DATASET SECTION:

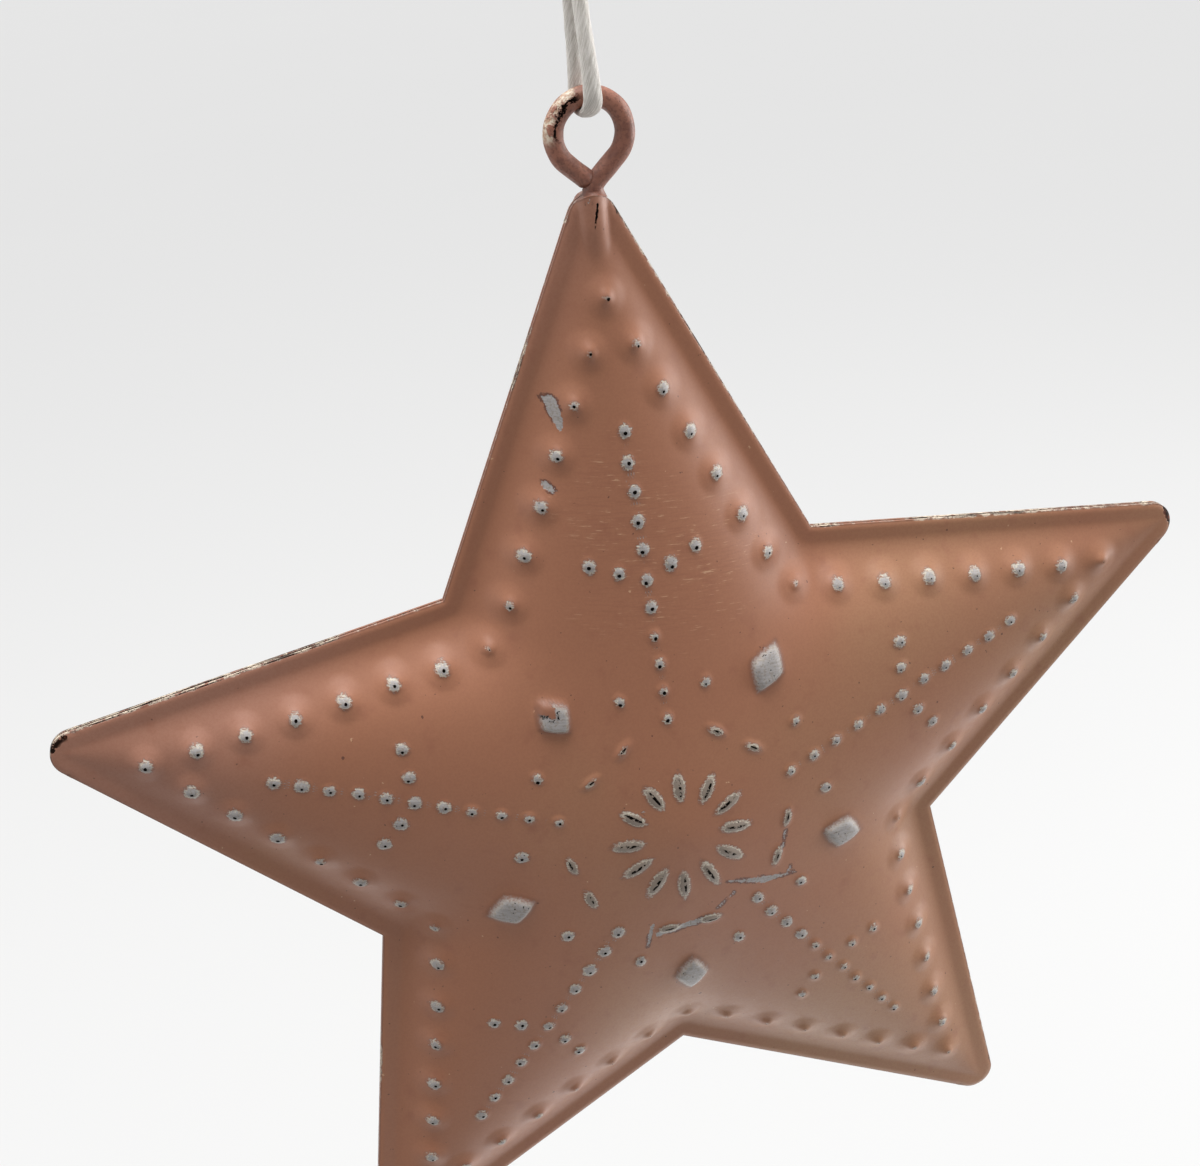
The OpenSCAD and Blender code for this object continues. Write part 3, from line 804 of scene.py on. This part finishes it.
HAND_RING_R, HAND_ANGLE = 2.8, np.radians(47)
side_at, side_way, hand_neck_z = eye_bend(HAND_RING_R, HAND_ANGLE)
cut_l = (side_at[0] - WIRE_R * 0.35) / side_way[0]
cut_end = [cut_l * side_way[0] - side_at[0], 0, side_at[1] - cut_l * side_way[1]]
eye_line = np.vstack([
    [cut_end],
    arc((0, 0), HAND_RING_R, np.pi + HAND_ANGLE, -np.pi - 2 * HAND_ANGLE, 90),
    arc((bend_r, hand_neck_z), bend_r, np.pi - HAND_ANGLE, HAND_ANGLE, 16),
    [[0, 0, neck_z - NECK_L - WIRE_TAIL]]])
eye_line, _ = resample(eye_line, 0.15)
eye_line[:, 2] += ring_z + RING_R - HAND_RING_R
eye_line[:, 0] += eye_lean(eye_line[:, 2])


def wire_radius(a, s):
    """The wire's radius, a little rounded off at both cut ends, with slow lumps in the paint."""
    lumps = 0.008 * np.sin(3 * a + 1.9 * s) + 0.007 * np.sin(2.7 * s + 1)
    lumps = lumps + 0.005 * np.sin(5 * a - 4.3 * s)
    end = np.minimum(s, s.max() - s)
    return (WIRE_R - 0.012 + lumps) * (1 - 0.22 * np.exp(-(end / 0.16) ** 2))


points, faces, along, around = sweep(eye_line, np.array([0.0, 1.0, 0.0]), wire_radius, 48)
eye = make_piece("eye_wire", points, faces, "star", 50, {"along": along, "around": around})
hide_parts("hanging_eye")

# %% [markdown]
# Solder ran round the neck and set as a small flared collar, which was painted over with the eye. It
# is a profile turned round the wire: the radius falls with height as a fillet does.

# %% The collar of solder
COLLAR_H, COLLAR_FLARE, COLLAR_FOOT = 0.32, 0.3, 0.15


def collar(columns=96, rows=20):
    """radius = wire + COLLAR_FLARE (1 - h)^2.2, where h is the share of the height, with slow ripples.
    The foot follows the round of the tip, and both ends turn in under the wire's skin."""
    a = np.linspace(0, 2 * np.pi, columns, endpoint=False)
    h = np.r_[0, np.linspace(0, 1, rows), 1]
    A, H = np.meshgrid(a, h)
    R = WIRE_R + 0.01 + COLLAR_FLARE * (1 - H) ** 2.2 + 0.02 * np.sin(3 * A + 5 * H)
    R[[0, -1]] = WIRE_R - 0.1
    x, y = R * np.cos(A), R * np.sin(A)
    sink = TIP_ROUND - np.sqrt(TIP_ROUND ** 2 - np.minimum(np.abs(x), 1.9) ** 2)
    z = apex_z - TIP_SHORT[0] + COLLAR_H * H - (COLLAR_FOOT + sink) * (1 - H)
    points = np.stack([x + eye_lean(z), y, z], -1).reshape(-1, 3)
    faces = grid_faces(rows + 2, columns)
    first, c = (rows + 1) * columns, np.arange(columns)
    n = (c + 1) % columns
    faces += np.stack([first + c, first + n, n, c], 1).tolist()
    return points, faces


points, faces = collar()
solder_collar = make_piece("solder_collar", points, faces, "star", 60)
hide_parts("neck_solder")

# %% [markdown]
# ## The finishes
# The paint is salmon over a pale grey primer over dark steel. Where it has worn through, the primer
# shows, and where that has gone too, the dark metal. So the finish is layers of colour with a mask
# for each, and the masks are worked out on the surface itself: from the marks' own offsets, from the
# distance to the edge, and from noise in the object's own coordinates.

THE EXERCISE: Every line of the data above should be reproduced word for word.

SOLVED EXERCISE:
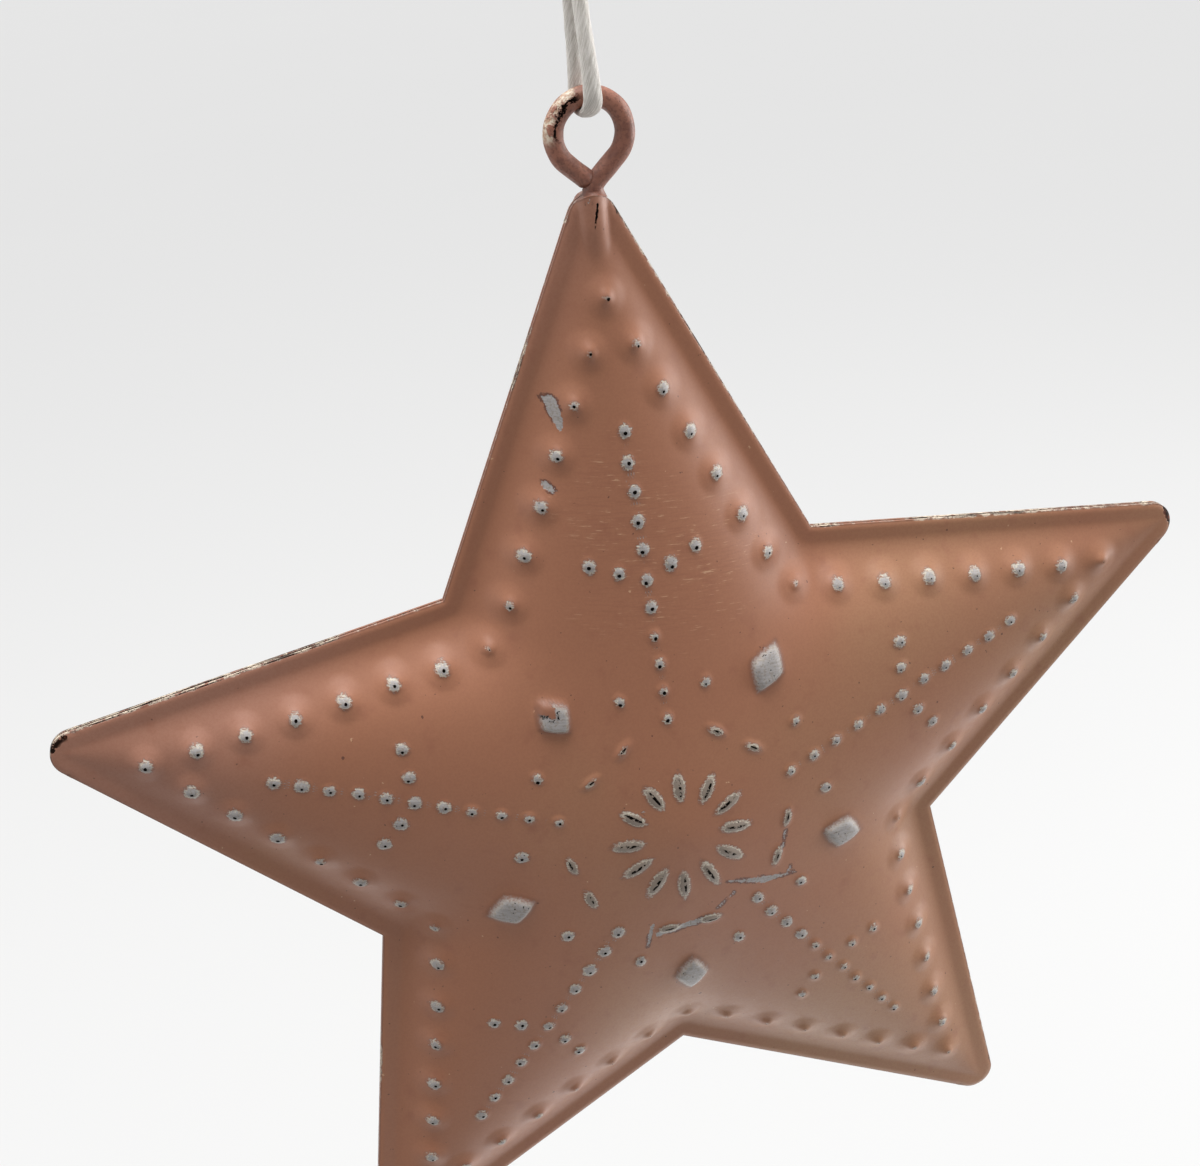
The OpenSCAD and Blender code for this object continues. Write part 3, from line 804 of scene.py on. This part finishes it.
HAND_RING_R, HAND_ANGLE = 2.8, np.radians(47)
side_at, side_way, hand_neck_z = eye_bend(HAND_RING_R, HAND_ANGLE)
cut_l = (side_at[0] - WIRE_R * 0.35) / side_way[0]
cut_end = [cut_l * side_way[0] - side_at[0], 0, side_at[1] - cut_l * side_way[1]]
eye_line = np.vstack([
    [cut_end],
    arc((0, 0), HAND_RING_R, np.pi + HAND_ANGLE, -np.pi - 2 * HAND_ANGLE, 90),
    arc((bend_r, hand_neck_z), bend_r, np.pi - HAND_ANGLE, HAND_ANGLE, 16),
    [[0, 0, neck_z - NECK_L - WIRE_TAIL]]])
eye_line, _ = resample(eye_line, 0.15)
eye_line[:, 2] += ring_z + RING_R - HAND_RING_R
eye_line[:, 0] += eye_lean(eye_line[:, 2])


def wire_radius(a, s):
    """The wire's radius, a little rounded off at both cut ends, with slow lumps in the paint."""
    lumps = 0.008 * np.sin(3 * a + 1.9 * s) + 0.007 * np.sin(2.7 * s + 1)
    lumps = lumps + 0.005 * np.sin(5 * a - 4.3 * s)
    end = np.minimum(s, s.max() - s)
    return (WIRE_R - 0.012 + lumps) * (1 - 0.22 * np.exp(-(end / 0.16) ** 2))


points, faces, along, around = sweep(eye_line, np.array([0.0, 1.0, 0.0]), wire_radius, 48)
eye = make_piece("eye_wire", points, faces, "star", 50, {"along": along, "around": around})
hide_parts("hanging_eye")

# %% [markdown]
# Solder ran round the neck and set as a small flared collar, which was painted over with the eye. It
# is a profile turned round the wire: the radius falls with height as a fillet does.

# %% The collar of solder
COLLAR_H, COLLAR_FLARE, COLLAR_FOOT = 0.32, 0.3, 0.15


def collar(columns=96, rows=20):
    """radius = wire + COLLAR_FLARE (1 - h)^2.2, where h is the share of the height, with slow ripples.
    The foot follows the round of the tip, and both ends turn in under the wire's skin."""
    a = np.linspace(0, 2 * np.pi, columns, endpoint=False)
    h = np.r_[0, np.linspace(0, 1, rows), 1]
    A, H = np.meshgrid(a, h)
    R = WIRE_R + 0.01 + COLLAR_FLARE * (1 - H) ** 2.2 + 0.02 * np.sin(3 * A + 5 * H)
    R[[0, -1]] = WIRE_R - 0.1
    x, y = R * np.cos(A), R * np.sin(A)
    sink = TIP_ROUND - np.sqrt(TIP_ROUND ** 2 - np.minimum(np.abs(x), 1.9) ** 2)
    z = apex_z - TIP_SHORT[0] + COLLAR_H * H - (COLLAR_FOOT + sink) * (1 - H)
    points = np.stack([x + eye_lean(z), y, z], -1).reshape(-1, 3)
    faces = grid_faces(rows + 2, columns)
    first, c = (rows + 1) * columns, np.arange(columns)
    n = (c + 1) % columns
    faces += np.stack([first + c, first + n, n, c], 1).tolist()
    return points, faces


points, faces = collar()
solder_collar = make_piece("solder_collar", points, faces, "star", 60)
hide_parts("neck_solder")

# %% [markdown]
# ## The finishes
# The paint is salmon over a pale grey primer over dark steel. Where it has worn through, the primer
# shows, and where that has gone too, the dark metal. So the finish is layers of colour with a mask
# for each, and the masks are worked out on the surface itself: from the marks' own offsets, from the
# distance to the edge, and from noise in the object's own coordinates.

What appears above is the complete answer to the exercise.